PROBLEM>
Everything from the line containing "worm_front, worm_stack, worm_rear" through the line containing "record = json.load(file)" should be repeated exactly, and nothing else from the data.

MATERIAL PROVIDED>

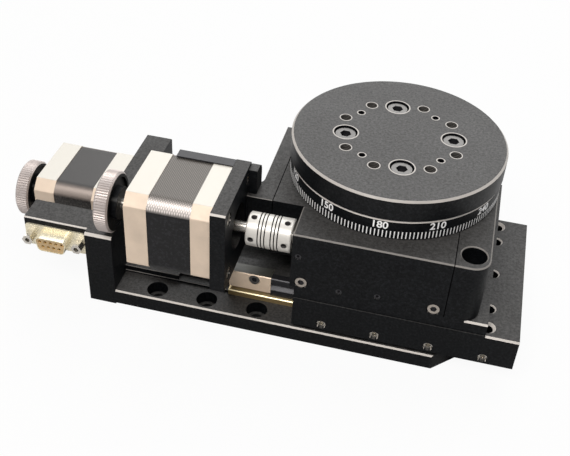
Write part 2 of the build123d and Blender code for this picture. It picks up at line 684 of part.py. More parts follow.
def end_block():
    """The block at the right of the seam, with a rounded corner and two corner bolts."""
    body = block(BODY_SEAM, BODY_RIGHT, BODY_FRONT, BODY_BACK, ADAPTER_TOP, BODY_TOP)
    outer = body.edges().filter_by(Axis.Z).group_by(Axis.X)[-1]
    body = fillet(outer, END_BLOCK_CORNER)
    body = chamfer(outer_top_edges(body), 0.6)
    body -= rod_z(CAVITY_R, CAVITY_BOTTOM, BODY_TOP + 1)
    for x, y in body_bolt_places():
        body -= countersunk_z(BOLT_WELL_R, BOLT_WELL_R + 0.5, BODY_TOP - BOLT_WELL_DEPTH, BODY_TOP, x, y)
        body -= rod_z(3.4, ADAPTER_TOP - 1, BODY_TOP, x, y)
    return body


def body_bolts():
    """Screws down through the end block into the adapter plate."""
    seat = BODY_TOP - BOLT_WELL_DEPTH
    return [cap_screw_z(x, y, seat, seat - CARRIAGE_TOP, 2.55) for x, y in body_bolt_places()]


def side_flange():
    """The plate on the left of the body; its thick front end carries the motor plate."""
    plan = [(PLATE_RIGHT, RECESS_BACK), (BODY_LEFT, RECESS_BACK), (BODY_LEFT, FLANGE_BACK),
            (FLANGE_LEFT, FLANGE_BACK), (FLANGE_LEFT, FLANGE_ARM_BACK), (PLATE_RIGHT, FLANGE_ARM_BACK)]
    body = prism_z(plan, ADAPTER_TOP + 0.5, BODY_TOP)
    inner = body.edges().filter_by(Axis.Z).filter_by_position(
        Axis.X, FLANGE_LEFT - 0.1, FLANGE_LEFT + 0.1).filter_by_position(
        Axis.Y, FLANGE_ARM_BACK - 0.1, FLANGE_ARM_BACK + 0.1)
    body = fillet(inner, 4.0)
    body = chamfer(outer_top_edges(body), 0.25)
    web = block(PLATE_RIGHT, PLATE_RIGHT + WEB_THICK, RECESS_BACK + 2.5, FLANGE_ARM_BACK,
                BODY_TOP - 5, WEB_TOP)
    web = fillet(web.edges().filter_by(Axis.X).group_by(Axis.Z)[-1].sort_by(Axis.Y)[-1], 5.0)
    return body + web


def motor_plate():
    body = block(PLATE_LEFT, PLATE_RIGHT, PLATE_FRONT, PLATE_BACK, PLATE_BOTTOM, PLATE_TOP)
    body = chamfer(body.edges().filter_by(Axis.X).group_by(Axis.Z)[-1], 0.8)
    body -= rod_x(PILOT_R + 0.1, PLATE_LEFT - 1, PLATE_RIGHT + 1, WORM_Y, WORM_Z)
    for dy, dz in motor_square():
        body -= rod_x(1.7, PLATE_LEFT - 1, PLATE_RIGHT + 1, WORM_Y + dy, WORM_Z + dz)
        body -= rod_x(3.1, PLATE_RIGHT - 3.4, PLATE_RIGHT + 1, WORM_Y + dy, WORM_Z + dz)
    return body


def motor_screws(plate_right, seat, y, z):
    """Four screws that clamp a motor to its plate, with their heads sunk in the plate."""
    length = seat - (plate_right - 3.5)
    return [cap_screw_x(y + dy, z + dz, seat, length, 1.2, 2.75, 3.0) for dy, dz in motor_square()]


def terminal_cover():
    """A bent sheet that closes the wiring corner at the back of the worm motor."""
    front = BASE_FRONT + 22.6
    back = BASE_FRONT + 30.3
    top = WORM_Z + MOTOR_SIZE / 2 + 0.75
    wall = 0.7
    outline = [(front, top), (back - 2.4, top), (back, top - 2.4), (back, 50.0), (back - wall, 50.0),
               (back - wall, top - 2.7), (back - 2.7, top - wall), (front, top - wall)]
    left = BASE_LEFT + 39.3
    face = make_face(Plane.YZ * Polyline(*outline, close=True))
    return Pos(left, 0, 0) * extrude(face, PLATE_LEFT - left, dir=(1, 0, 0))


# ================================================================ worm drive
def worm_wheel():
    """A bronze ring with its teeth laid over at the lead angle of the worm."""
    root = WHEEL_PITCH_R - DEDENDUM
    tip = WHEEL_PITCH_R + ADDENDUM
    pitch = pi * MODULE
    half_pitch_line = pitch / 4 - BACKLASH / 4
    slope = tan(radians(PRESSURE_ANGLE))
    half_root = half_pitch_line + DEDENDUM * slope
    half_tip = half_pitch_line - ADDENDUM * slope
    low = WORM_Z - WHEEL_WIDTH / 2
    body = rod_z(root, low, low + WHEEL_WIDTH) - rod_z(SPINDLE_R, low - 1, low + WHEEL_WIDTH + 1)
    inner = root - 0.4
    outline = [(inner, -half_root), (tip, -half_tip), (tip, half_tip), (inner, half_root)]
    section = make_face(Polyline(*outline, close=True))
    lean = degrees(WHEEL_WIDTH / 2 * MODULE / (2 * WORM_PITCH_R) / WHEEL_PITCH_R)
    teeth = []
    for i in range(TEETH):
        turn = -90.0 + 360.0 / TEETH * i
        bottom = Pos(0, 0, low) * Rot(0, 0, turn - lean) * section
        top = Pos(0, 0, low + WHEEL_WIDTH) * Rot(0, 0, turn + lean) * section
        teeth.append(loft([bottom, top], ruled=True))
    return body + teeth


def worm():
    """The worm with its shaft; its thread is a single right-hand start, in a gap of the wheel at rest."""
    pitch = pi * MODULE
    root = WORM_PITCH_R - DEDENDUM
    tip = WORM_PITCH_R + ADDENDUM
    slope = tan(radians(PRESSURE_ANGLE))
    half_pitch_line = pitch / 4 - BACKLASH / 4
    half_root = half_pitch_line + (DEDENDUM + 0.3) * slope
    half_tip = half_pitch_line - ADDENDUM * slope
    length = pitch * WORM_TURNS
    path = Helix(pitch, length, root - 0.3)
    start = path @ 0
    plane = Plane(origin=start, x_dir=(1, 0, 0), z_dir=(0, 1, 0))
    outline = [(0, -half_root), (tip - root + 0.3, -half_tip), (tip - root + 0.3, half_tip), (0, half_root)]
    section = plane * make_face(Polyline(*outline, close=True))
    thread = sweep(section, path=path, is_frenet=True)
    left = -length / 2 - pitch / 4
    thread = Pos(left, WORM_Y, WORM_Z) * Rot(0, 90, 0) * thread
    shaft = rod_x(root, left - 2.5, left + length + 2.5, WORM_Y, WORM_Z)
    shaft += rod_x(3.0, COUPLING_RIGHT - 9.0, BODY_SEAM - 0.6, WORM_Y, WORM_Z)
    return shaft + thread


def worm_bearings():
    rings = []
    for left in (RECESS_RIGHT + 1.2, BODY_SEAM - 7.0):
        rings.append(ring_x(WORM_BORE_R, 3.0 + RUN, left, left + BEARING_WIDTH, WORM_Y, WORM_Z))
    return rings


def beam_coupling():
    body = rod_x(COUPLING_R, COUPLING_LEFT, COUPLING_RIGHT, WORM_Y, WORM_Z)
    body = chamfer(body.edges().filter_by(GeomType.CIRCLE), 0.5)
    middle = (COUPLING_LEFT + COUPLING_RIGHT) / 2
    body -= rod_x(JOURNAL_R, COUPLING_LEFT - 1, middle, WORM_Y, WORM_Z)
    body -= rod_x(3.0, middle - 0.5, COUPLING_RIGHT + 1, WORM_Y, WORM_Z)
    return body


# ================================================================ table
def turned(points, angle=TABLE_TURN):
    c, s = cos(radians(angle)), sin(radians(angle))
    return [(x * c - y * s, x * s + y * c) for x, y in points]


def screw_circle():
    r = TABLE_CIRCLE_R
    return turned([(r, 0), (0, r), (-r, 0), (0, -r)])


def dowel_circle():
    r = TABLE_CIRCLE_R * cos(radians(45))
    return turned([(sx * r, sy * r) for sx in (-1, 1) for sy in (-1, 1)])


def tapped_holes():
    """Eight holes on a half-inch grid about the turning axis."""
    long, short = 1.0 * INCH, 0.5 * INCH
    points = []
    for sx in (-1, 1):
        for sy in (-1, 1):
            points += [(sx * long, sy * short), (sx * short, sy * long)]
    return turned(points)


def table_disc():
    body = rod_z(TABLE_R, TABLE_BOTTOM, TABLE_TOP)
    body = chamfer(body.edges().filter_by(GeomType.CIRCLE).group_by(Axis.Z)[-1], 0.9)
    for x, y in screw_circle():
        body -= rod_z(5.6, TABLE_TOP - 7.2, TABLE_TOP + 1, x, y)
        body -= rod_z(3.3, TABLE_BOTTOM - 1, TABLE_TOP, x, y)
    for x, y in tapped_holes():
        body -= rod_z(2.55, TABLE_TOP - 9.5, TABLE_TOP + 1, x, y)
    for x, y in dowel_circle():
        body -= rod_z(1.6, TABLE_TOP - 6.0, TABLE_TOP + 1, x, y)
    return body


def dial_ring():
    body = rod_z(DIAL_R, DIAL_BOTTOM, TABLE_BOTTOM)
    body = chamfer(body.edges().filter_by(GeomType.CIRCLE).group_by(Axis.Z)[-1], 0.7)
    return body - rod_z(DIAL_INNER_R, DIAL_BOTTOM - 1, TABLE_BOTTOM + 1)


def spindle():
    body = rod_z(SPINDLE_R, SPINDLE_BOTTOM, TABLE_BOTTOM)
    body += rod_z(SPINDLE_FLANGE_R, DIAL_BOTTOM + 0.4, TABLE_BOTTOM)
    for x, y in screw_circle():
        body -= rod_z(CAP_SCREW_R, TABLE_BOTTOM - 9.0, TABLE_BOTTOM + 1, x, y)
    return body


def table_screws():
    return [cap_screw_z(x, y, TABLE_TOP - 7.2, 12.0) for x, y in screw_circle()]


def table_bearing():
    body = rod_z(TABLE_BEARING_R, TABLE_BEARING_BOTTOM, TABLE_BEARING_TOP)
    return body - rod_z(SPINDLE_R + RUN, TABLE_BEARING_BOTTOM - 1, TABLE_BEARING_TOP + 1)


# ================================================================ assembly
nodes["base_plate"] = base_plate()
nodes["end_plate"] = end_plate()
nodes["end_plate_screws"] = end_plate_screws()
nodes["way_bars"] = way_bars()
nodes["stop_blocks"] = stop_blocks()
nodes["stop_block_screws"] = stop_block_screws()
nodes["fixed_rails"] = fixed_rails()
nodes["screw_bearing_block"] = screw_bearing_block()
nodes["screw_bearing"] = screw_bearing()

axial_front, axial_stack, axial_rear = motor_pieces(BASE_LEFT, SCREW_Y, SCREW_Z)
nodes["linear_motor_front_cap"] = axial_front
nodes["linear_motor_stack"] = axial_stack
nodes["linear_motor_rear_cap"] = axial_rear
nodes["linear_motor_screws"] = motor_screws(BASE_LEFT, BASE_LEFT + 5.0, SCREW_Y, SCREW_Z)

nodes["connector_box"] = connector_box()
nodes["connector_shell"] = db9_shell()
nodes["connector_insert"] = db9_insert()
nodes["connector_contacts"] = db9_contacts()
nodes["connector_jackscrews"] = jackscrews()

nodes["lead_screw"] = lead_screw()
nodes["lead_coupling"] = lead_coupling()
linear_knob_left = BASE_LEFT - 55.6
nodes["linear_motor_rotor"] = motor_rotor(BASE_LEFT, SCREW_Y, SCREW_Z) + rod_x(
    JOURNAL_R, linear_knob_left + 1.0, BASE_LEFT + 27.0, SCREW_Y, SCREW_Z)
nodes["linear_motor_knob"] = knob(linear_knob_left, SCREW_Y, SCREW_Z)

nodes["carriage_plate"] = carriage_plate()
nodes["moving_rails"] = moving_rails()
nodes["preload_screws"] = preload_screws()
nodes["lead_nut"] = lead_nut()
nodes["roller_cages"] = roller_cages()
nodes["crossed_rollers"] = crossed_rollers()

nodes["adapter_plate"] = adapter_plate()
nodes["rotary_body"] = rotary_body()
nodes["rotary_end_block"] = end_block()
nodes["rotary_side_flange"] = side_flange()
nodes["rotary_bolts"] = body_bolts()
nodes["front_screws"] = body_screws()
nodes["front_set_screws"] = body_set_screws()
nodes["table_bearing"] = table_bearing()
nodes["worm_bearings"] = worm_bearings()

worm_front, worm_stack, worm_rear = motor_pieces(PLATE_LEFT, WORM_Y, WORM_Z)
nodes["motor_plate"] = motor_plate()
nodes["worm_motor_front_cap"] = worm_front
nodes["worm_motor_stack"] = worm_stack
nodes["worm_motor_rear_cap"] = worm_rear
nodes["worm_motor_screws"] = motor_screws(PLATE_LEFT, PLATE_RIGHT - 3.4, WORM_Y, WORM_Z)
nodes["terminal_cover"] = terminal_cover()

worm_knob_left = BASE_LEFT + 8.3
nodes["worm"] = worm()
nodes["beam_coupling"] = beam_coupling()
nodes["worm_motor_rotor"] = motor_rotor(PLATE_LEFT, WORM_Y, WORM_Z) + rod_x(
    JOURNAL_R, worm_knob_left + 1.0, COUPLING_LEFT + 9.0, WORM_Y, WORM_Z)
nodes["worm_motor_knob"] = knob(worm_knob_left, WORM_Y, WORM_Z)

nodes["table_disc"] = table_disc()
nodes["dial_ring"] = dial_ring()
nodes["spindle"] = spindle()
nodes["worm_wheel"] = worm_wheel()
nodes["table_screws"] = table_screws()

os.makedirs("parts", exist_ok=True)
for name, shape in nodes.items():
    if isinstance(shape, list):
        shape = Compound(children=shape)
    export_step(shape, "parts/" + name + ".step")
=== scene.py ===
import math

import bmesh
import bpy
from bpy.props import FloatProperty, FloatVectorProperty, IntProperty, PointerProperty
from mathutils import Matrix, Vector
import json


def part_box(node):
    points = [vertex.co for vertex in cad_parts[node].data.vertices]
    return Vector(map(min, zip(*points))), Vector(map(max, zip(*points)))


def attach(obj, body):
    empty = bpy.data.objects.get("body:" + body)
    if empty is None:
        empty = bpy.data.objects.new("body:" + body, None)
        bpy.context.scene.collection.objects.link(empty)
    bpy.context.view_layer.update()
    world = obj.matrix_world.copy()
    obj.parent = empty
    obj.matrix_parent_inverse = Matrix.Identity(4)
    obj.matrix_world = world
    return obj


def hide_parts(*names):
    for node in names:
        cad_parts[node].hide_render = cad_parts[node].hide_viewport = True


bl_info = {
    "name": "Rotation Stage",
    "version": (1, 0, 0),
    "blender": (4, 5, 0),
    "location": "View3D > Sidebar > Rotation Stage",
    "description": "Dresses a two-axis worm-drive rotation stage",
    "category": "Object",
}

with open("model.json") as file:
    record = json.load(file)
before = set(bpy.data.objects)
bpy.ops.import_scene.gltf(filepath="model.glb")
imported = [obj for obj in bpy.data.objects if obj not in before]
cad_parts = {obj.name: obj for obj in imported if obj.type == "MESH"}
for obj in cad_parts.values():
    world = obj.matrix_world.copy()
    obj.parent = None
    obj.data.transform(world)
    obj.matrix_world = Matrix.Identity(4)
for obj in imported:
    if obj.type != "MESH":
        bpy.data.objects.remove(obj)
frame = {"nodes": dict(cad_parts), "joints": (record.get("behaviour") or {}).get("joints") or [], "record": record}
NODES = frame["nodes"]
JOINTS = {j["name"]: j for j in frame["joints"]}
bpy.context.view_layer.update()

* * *

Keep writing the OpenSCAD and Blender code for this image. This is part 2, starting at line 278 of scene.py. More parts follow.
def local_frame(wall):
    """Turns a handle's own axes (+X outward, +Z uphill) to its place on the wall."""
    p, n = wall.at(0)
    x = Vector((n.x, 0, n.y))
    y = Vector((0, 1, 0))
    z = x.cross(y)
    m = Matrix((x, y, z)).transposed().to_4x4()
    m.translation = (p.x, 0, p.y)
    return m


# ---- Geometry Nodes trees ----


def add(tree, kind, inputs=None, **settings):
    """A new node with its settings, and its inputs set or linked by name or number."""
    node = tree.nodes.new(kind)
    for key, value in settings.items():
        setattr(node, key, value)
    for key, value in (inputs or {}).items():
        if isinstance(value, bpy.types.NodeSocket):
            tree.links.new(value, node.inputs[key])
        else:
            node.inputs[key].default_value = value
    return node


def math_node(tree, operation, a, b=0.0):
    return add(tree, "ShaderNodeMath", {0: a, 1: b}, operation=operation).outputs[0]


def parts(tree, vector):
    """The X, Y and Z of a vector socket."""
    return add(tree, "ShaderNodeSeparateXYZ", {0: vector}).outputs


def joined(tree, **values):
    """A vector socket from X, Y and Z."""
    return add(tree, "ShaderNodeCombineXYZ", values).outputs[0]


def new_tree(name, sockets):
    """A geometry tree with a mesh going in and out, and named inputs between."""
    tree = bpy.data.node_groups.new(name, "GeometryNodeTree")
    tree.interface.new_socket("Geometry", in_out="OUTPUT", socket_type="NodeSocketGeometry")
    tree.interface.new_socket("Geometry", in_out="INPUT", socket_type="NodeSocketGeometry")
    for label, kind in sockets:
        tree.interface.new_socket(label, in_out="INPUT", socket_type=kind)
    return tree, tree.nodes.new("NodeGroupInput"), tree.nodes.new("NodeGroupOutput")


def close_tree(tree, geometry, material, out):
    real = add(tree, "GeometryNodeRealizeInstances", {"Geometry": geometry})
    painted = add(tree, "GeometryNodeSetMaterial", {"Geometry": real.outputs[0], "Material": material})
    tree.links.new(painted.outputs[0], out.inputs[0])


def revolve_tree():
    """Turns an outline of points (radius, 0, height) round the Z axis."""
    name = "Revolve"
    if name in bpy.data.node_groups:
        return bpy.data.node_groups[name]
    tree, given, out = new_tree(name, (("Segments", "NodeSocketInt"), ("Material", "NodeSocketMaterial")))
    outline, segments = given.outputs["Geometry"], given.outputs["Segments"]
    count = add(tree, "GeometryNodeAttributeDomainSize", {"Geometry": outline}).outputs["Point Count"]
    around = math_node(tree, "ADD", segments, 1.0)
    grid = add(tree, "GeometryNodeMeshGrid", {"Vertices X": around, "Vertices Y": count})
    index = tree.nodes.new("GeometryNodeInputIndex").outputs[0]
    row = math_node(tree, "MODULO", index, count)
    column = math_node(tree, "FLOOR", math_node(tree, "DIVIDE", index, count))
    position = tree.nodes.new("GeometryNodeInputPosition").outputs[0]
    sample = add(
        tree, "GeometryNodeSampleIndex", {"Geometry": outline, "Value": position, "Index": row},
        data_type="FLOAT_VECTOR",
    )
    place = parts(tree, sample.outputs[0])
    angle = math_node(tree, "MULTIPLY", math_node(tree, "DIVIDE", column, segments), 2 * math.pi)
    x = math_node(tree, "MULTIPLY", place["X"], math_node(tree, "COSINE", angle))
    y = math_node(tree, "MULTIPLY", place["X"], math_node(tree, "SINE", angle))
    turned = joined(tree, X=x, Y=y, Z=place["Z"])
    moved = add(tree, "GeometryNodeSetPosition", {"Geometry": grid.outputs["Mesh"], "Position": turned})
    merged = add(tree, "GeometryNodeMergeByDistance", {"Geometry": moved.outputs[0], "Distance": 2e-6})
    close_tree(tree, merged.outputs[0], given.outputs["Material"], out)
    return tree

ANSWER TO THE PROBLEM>
worm_front, worm_stack, worm_rear = motor_pieces(PLATE_LEFT, WORM_Y, WORM_Z)
nodes["motor_plate"] = motor_plate()
nodes["worm_motor_front_cap"] = worm_front
nodes["worm_motor_stack"] = worm_stack
nodes["worm_motor_rear_cap"] = worm_rear
nodes["worm_motor_screws"] = motor_screws(PLATE_LEFT, PLATE_RIGHT - 3.4, WORM_Y, WORM_Z)
nodes["terminal_cover"] = terminal_cover()

worm_knob_left = BASE_LEFT + 8.3
nodes["worm"] = worm()
nodes["beam_coupling"] = beam_coupling()
nodes["worm_motor_rotor"] = motor_rotor(PLATE_LEFT, WORM_Y, WORM_Z) + rod_x(
    JOURNAL_R, worm_knob_left + 1.0, COUPLING_LEFT + 9.0, WORM_Y, WORM_Z)
nodes["worm_motor_knob"] = knob(worm_knob_left, WORM_Y, WORM_Z)

nodes["table_disc"] = table_disc()
nodes["dial_ring"] = dial_ring()
nodes["spindle"] = spindle()
nodes["worm_wheel"] = worm_wheel()
nodes["table_screws"] = table_screws()

os.makedirs("parts", exist_ok=True)
for name, shape in nodes.items():
    if isinstance(shape, list):
        shape = Compound(children=shape)
    export_step(shape, "parts/" + name + ".step")
=== scene.py ===
import math

import bmesh
import bpy
from bpy.props import FloatProperty, FloatVectorProperty, IntProperty, PointerProperty
from mathutils import Matrix, Vector
import json


def part_box(node):
    points = [vertex.co for vertex in cad_parts[node].data.vertices]
    return Vector(map(min, zip(*points))), Vector(map(max, zip(*points)))


def attach(obj, body):
    empty = bpy.data.objects.get("body:" + body)
    if empty is None:
        empty = bpy.data.objects.new("body:" + body, None)
        bpy.context.scene.collection.objects.link(empty)
    bpy.context.view_layer.update()
    world = obj.matrix_world.copy()
    obj.parent = empty
    obj.matrix_parent_inverse = Matrix.Identity(4)
    obj.matrix_world = world
    return obj


def hide_parts(*names):
    for node in names:
        cad_parts[node].hide_render = cad_parts[node].hide_viewport = True


bl_info = {
    "name": "Rotation Stage",
    "version": (1, 0, 0),
    "blender": (4, 5, 0),
    "location": "View3D > Sidebar > Rotation Stage",
    "description": "Dresses a two-axis worm-drive rotation stage",
    "category": "Object",
}

with open("model.json") as file:
    record = json.load(file)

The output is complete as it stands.